Гята сдавал экзамены и третью часть написать не мог. Кроме того, он ухлопал героя поэмы во второй части и писать о нем в третьей было нелепо. Впрочем, он предлагал мне сперва перевести последнюю часть поэмы, ибо напечататься в «Новом мире» было заманчиво, а после сессии он обещался поэму дописать, а так как я хорошо постиг его творческую манеру, то больших расхождений между переводом и оригиналом не будет. Так он полагал. Так и вышло.
Не имея возможности воскресить Бенко, погибшего от руки Фатмира Гяты, я сделал счастливой его невесту Минуши, к счастью, уцелевшую. Я осчастливил ее, дав ей возможность в последних строках спеть песню о вожде. И Фатмир Гята, прослушав эту песню по телефону, сказал, что поэму можно печатать.
И Твардовский ее напечатал. А также велел дать мне перевести еще одну албанскую поэму – «Сталин с нами» Алекса Чачи – поэму уже специально юбилейную. Твардовский велел дать эту поэму мне, так как я становился первым переводчиком албанской поэзии.
В те годы я надолго не загадывал. Албанский перевод был тот плотик, на котором далеко не уплывешь, но держаться можно. Тогда я в стихах никуда не плыл, а держался. Держался за обломки.
Выходили албанские книжечки. Накапливались. Хватило их, чтобы стать членом группкома при Гослитиздате. И, значит, стал уже чем-то вроде писателя – получал свои справочки для домоуправления.
И постепенно привыкал к Албании. Обрастал своей московской Албанией.
Тогда
Все это было. И не имело отношения к подлинной истории шкиптаров, засевших в своих горах в углу Европы с незапамятных времен, всех пересидевших – и эллинов, и римлян, и турок, и австрияков.
Есть еще угол Европы, где пересиживают историю. Пересидели албанцы и Москву.
Московская Албания тогда, при жизни Сталина, была велика и обильна. Я знал тогда множество писателей: от Димитра Шутеричи до Исмаила Кадаре, актера Наима Фрашери, композиторшу Дору Лexy. Самому Энверу Ходже пожимал руку на приеме в «Метрополе» и, знакомясь, представился.
Стал понемногу даже читать по-албански. И даже некоторое время изучал этот язык при помощи энергичной Розы Кочи, в девичестве Розы Казаковой, белокурой москвички, мечтавшей перенести московскую Албанию в албанскую Московию.
Перефразируя Гейне – албанский язык, который я не выучил, вероятно, похож на румынский, который я не изучал вовсе. Это не шутка. Где-то в базе языкового мышления Балкан лежит мощная древняя схема иллирийского мышления, схема, пережившая эллинов и латинян, утратившая и выветрившая чуть не весь свой словарный запас, заменившая его либо словами славян, либо обиходным словарем италийско-галльских солдатских таборов.
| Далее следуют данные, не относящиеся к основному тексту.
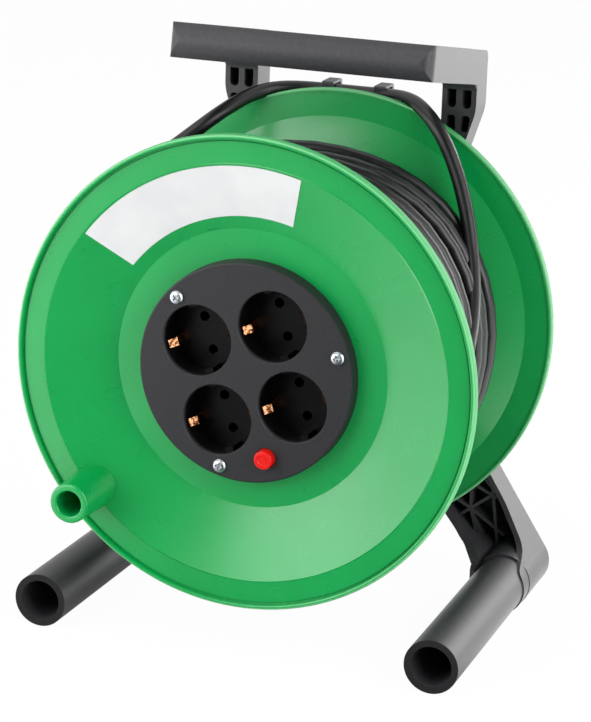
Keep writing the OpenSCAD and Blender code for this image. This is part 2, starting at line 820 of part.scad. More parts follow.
module barrel_screws() {
    color(ZINC) on_axis() for (a = barrel_screw_at) {
        rotate(a) translate([barrel_screw_r, 0, -ring_h]) rotate([180, 0, 0])
            pan_screw(screw_head_r, screw_head_h, screw_shank_r, 16);
    }
}

module entry_grommet() {
    color(CORD_BLACK) on_axis() rotate(entry_angle) translate([0, 0, entry_h]) rotate([0, 90, 0])
        rotate_extrude()
            polygon([
                [cord_r + fit, barrel_in - 4], [grommet_r + 2.4, barrel_in - 4],
                [grommet_r + 2.4, barrel_in - 0.9], [grommet_r, barrel_in - 0.7],
                [grommet_r, barrel_r - 0.45], [cord_r + fit, barrel_r - 0.45]
            ]);
}

clamp_h = -(ring_h - sheet_t);
clamp_span = 9;

module clamp_frame() on_axis() rotate(entry_angle - 40) translate([36, 0, clamp_h]) children();

module strain_clamp() {
    color(BLACK_PLASTIC) clamp_frame() difference() {
        union() {
            translate([-4.5, -14, 0]) cube([9, 28, 10.5]);
            translate([-3, -14, 10.5 - eps]) cube([6, 28, 2]);
        }
        translate([-5, 0, cord_r + 0.6]) rotate([0, 90, 0]) cylinder(h = 10, r = cord_r);
        for (s = [-1, 1]) translate([0, s * clamp_span, -1]) cylinder(h = 15, r = 1.6 + fit);
    }
}

module clamp_screws() {
    color(ZINC) clamp_frame() for (s = [-1, 1]) {
        translate([0, s * clamp_span, 12.5]) pan_screw(3, 1.8, 1.6, 12.4);
    }
}

// ---------------------------------------------------------------- socket insert

// Places a child at each socket; corner k runs from 1 to 4
function cup_xy(k) = [for (s = [[1, 1], [-1, 1], [-1, -1], [1, -1]]) s * socket_pitch / 2][k - 1];

module socket_plate() {
    color(PLATE_GREY) insert_frame() difference() {
        union() {
            rotate_extrude($fn = 128)
                polygon([
                    [0, plate_back], [plate_r - plate_wall, plate_back], [plate_r - plate_wall, ring_h],
                    [plate_r, ring_h], [plate_r - 0.3, plate_face - 0.9],
                    [plate_r - 0.6, plate_face - 0.3], [plate_r - 1.2, plate_face], [0, plate_face]
                ]);
            for (a = [0:120:240]) {
                rotate(a) translate([plate_screw_r, 0, ring_h]) cylinder(h = plate_h - 1, r = boss_r);
            }
        }
        for (k = [1:4]) {
            translate(cup_xy(k)) {
                translate([0, 0, ring_h]) cylinder(h = plate_h + 1, r = recess_d / 2);
                translate([0, 0, plate_face - 0.5]) cylinder(h = 1, r1 = recess_d / 2, r2 = recess_d / 2 + 1);
            }
        }
        translate([0, -button_r, ring_h]) cylinder(h = plate_h + 1, r = button_d / 2 + 0.15);
        for (a = [0:120:240]) {
            rotate(a) translate([plate_screw_r, 0, ring_h - 1]) cylinder(h = plate_h + 2, r = screw_shank_r + 0.2);
        }
    }
}

module plate_screws() {
    color(ZINC) insert_frame() for (a = [0:120:240]) {
        rotate(a) translate([plate_screw_r, 0, plate_face]) pan_screw(screw_head_r, screw_head_h, screw_shank_r, 26);
    }
}

// Recess with two guide ribs, two pin holes and two slots for the earth clip
module socket_cup(k) {
    depth = plate_back - cup_floor;
    slot_in = recess_d / 2 - 4.2;
    color(CUP_BLACK) insert_frame() translate(cup_xy(k)) translate([0, 0, cup_floor]) difference() {
        translate([0, 0, -floor_t]) cylinder(h = depth + floor_t, r = cup_r);
        difference() {
            cylinder(h = depth + 1, r = recess_d / 2);
            // Guide ribs on the line of the pins
            for (s = [-1, 1]) {
                translate([-2.4, s > 0 ? recess_d / 2 - 2.3 : -recess_d / 2 - 0.7, -1]) cube([4.8, 3, depth - 2]);
            }
        }
        for (s = [-1, 1]) {
            translate([0, s * pin_pitch / 2, -floor_t - 1]) cylinder(h = floor_t + 2, r = pin_hole_d / 2);
            translate([s > 0 ? slot_in : -recess_d / 2 + 0.2, -strip_w / 2 - 0.3, -floor_t - 1])
                cube([4, strip_w + 0.6, floor_t + 2]);
        }
    }
}

// Sprung brass strip: two bent fingers joined under the floor of the cup
module earth_clip(k) {
    x = recess_d / 2;
    low = -floor_t - strip_t - seat;
    top = plate_back - cup_floor - 1.4;
    finger = [
        [x - 2.2, low], [x - 2.2, 4.5], [x - 3.9, 9.5], [x - 0.6, top], [x - 1.3, top + 0.35],
        [x - 4.9, 9.5], [x - 3.0, 4.4], [x - 3.0, low + strip_t]
    ];
    n = len(finger) - 1;
    color(BRASS) insert_frame() translate(cup_xy(k)) translate([0, strip_w / 2, cup_floor])
        rotate([90, 0, 0]) linear_extrude(strip_w)
            polygon(concat(finger, [for (i = [n:-1:0]) [-finger[i].x, finger[i].y]]));
}

// Contact sleeves of one pole, joined by a bent bus bar; pole is 1 or -1
module contact_bar(pole) {
    base = carrier_h + carrier_t;
    half = socket_pitch / 2;
    rows = [half + pole * pin_pitch / 2, -half + pole * pin_pitch / 2];
    color(BRASS) insert_frame() translate([0, 0, base]) difference() {
        union() {
            linear_extrude(bar_t) {
                for (y = rows) bar([-half, y], [half, y], bar_w);
                bar([pole * (half + 8), rows[0]], [pole * (half + 8), rows[1]], bar_w);
                for (y = rows) bar([pole * half, y], [pole * (half + 8), y], bar_w);
            }
            for (x = [-half, half], y = rows) translate([x, y, 0])
                cylinder(h = cup_floor - floor_t - seat - base, r = sleeve_r);
        }
        for (x = [-half, half], y = rows) translate([x, y, bar_t])
            cylinder(h = recess_depth, r = pin_r + fit);
    }
}

module contact_carrier() {
    color(CUP_BLACK) insert_frame() difference() {
        translate([0, 0, carrier_h]) cylinder(h = carrier_t, r = barrel_in - 0.3);
        for (a = [0:120:240]) {
            rotate(a) translate([plate_screw_r - post_r - 0.5, -post_r - 0.5, carrier_h - 1])
                cube([20, 2 * post_r + 1, carrier_t + 2]);
        }
    }
}

module breaker_body() {
    base = carrier_h + carrier_t;
    color(CUP_BLACK) insert_frame() translate([0, -button_r, 0]) difference() {
        translate([-breaker_w / 2, -breaker_w / 2, base]) cube([breaker_w, breaker_w, breaker_top - base]);
        translate([0, 0, breaker_top - button_guide]) cylinder(h = button_guide + 1, r = button_shaft_r + fit);
    }
}

// Press button: domed cap, hidden collar and guide shaft
module reset_button() {
    collar_top = plate_back - 0.3;
    top = plate_face + button_h;
    r = button_d / 2;
    shaft_end = breaker_top - button_guide + button_travel + 1;
    color(RED) insert_frame() translate([0, -button_r, 0])
        rotate_extrude()
            polygon(concat(
                [[0, shaft_end], [button_shaft_r, shaft_end], [button_shaft_r, collar_top - button_collar_t],
                [button_collar_r, collar_top - button_collar_t], [button_collar_r, collar_top], [r, collar_top]],
                [for (i = [0:4]) [r - 0.3 - 1.2 + 1.2 * cos(22.5 * i), top - 1.2 + 1.2 * sin(22.5 * i)]],
                [[r * 0.52, top], [r * 0.44, top - 0.5], [0, top - 0.5]]
            ));
}

module rating_label() {
    r0 = ring_r + 7.5;
    r1 = band_r - 1;
    h0 = ring_h + (r0 - ring_r) * cone_slope;
    h1 = ring_h + (r1 - ring_r) * cone_slope;
    t = 0.3;
    lift = 0.03;
    color(LABEL_WHITE) on_axis() rotate(74.5)
        rotate_extrude(angle = 69, $fn = 128) polygon([[r0, h0 + lift], [r1, h1 + lift], [r1, h1 + t], [r0, h0 + t]]);
}

// ---------------------------------------------------------------- cable

module cable_winding() {
    flat = ring_h - sheet_t - seat;
    wide = flat + (winding_r - ring_r) * inner_slope;
    step = flat - collar_h;
    inner = barrel_r + 0.1;
    outer = barrel_r + collar_t + seat;
    color(CORD_BLACK) on_axis() rotate_extrude($fn = 128)
        polygon([
            [inner, -step], [outer, -step], [outer, -flat], [ring_r, -flat], [winding_r, -wide],
            [winding_r, wide], [ring_r, flat], [outer, flat], [outer, step], [inner, step]
        ]);
}

// Point of a smooth curve through the route, u from 0 to 1 between points i and i + 1
function route_at(p, i, u) =
    let (
        m = len(p) - 1,
        a = p[max(i - 1, 0)],
        b = p[i],
        c = p[min(i + 1, m)],
        d = p[min(i + 2, m)]
    )
    0.5 * (2 * b + (c - a) * u + (2 * a - 5 * b + 4 * c - d) * u * u + (3 * b - 3 * c + d - a) * u * u * u);

module swept_cord(route, r, sides) {
    path = concat([for (i = [0:len(route) - 2], u = [0, 0.5]) route_at(route, i, u)], [route[len(route) - 1]]);
    n = len(path);
    rings = [for (i = [0:n - 1])
        let (
            t = unit(path[min(i + 1, n - 1)] - path[max(i - 1, 0)]),
            a = unit(cross(t, [0, 1, 0])),
            b = cross(t, a)
        )
        [for (k = [0:sides - 1]) path[i] + r * (cos(360 * k / sides) * a + sin(360 * k / sides) * b)]];
    polyhedron(
        points = [for (ring = rings, p = ring) p],
        faces = concat(
            [[for (k = [0:sides - 1]) k]],
            [[for (k = [sides - 1:-1:0]) (n - 1) * sides + k]],
            [for (i = [0:n - 2], k = [0:sides - 1])
                [i * sides + k, (i + 1) * sides + k, (i + 1) * sides + (k + 1) % sides, i * sides + (k + 1) % sides]]
        )
    );
}

module cable_free_end() {
    color(CORD_BLACK) placed() swept_cord(cord_route, cord_r, 10);
}

module plug_frame() placed() translate([plug_x, plug_y, 0]) rotate(90) children();

module plug_body() {
    color(CORD_BLACK) plug_frame() difference() {
        rotate_extrude()
            polygon([
                [0, plug_face], [plug_r - 1, plug_face], [plug_r, plug_face + 1], [plug_r, plug_face + 17],
                [plug_r - 2.6, plug_face + 22], [11, plug_face + 27], [8.4, plug_face + 33],
                [7.6, plug_face + 38], [cord_r + 1.2, plug_top], [0, plug_top]
            ]);
        for (s = [-1, 1]) {
            translate([s * pin_pitch / 2, 0, plug_face - 1]) cylinder(h = 13, r = pin_neck_r + fit);
            translate([s > 0 ? plug_r - 1.8 : -plug_r - 1, -3, plug_face - 1]) cube([2.8, 6, 16]);
            translate([-2.4, s > 0 ? plug_r - 1 : -plug_r - 2, plug_face - 1]) cube([4.8, 3, 12]);
        }
    }
}

module plug_pins() {
    color(ZINC) plug_frame() for (s = [-1, 1]) {
        translate([s * pin_pitch / 2, 0, plug_face - pin_len])
            rotate_extrude()
                polygon([
                    [0, 0], [1.2, 0], [2.1, 0.7], [pin_r, 1.8], [pin_r, pin_len - 0.3],
                    [pin_neck_r, pin_len - 0.3], [pin_neck_r, pin_len + 12], [0, pin_len + 12]
                ]);
    }
}

module plug_earth_strips() {
    color(BRASS) plug_frame() for (s = [-1, 1]) {
        translate([s > 0 ? plug_r - 1.8 : -plug_r + 0.9, -2.9, plug_face + 0.1]) cube([0.9, 5.8, 14.8]);
    }
}

rear_frame();
carry_handle();
handle_screws();
foot_tube(-1);  // foot_tube_left
foot_tube(1);  // foot_tube_right
foot_tube_screws();
axle_spindle();
spindle_screws();
retaining_washer();
axle_screw();
rear_flange();
front_flange();
drum_barrel();
barrel_screws();
entry_grommet();
strain_clamp();
clamp_screws();
socket_plate();
plate_screws();
socket_cup(1);  // socket_cup_1
socket_cup(2);  // socket_cup_2
socket_cup(3);  // socket_cup_3
socket_cup(4);  // socket_cup_4
earth_clip(1);  // earth_clip_1
earth_clip(2);  // earth_clip_2
earth_clip(3);  // earth_clip_3
earth_clip(4);  // earth_clip_4
contact_bar(1);  // live_bar
contact_bar(-1);  // neutral_bar
contact_carrier();
breaker_body();
reset_button();
rating_label();
cable_winding();
cable_free_end();
plug_body();
plug_pins();
plug_earth_strips();
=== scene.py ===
# Extension cord reel: the lead, the finishes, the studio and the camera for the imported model.
import math
import random

import bmesh
import bpy
from mathutils import Matrix, Vector


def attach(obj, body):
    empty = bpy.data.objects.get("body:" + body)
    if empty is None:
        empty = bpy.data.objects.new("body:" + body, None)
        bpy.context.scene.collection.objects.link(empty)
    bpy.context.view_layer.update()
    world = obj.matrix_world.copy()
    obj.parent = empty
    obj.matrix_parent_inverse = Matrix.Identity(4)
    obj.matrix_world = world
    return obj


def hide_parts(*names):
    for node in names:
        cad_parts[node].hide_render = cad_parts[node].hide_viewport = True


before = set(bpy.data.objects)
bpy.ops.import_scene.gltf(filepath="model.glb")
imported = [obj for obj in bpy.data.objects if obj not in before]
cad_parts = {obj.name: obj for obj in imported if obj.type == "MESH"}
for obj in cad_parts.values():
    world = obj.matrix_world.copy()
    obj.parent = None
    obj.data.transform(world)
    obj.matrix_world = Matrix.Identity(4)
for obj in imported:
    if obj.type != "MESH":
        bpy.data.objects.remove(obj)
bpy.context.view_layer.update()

MM = 0.001
AXLE_Z = 162.0          # height of the drum's axle
MIDDLE_Y = 0.7          # the drum's centre plane in the part's frame
CORD_D = 8.4            # outer diameter of the three-core lead
FLANGE_R = 132.5        # outer radius of both flanges
FINE_STEPS = 12         # points between two knots before a curve is measured


# ---------------------------------------------------------------- helpers

def metres(points):
    """Points measured from the drum's centre plane, in millimetres, as metres in the part's frame."""
    return [Vector((x * MM, (y + MIDDLE_Y) * MM, z * MM)) for x, y, z in points]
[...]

Эта единая схема уцелела в основе языкового сознания румын, болгар и албанцев, может быть, в основе балканского характера, где нам трудно отличить болгарское от румынского и румынское от албанского.
…В те годы происходили декады литературы. На казахскую декаду приехал акын Нурлыбек Баймуратов. Он привез в столицу поэму «Пою тебя, Москва» или что-то в этом роде. Добрейший Игорь Базаров из «Литературки», рано умерший мой покровитель, велел поэму перевести, однако из 500 строк сделать штук восемьдесят. И главное – сроку давался день. Я довольно хорошо справился с задачей. В газете, прочитав перевод, попросили только приписать еще две строфы о дружбе русского и казахского народов. Эти две строфы и были процитированы в ближайшей передовице: «Как хорошо сказал акын Нурлыбек Баймуратов».
А вечером акын позвонил мне по телефону и позвал к себе в «Кырады Тел», как он выразился, и что по-русски значит «Гранд-отель».
На диване за столиком сидел бритоголовый мурза. Он сидел на диване, скрестив ноги. Налив мне водки, он сказал:
– Ты меня всегда переводи, Самойлович. У меня много разных стихов есть: политический, лирический, художественный.
Мы выпили. Он налил снова и вдруг произнес по-немецки:
– Их мус айн медхен хабен…
Нурлыбека я больше не встречал, но его классификацию поэзии навсегда запомнил.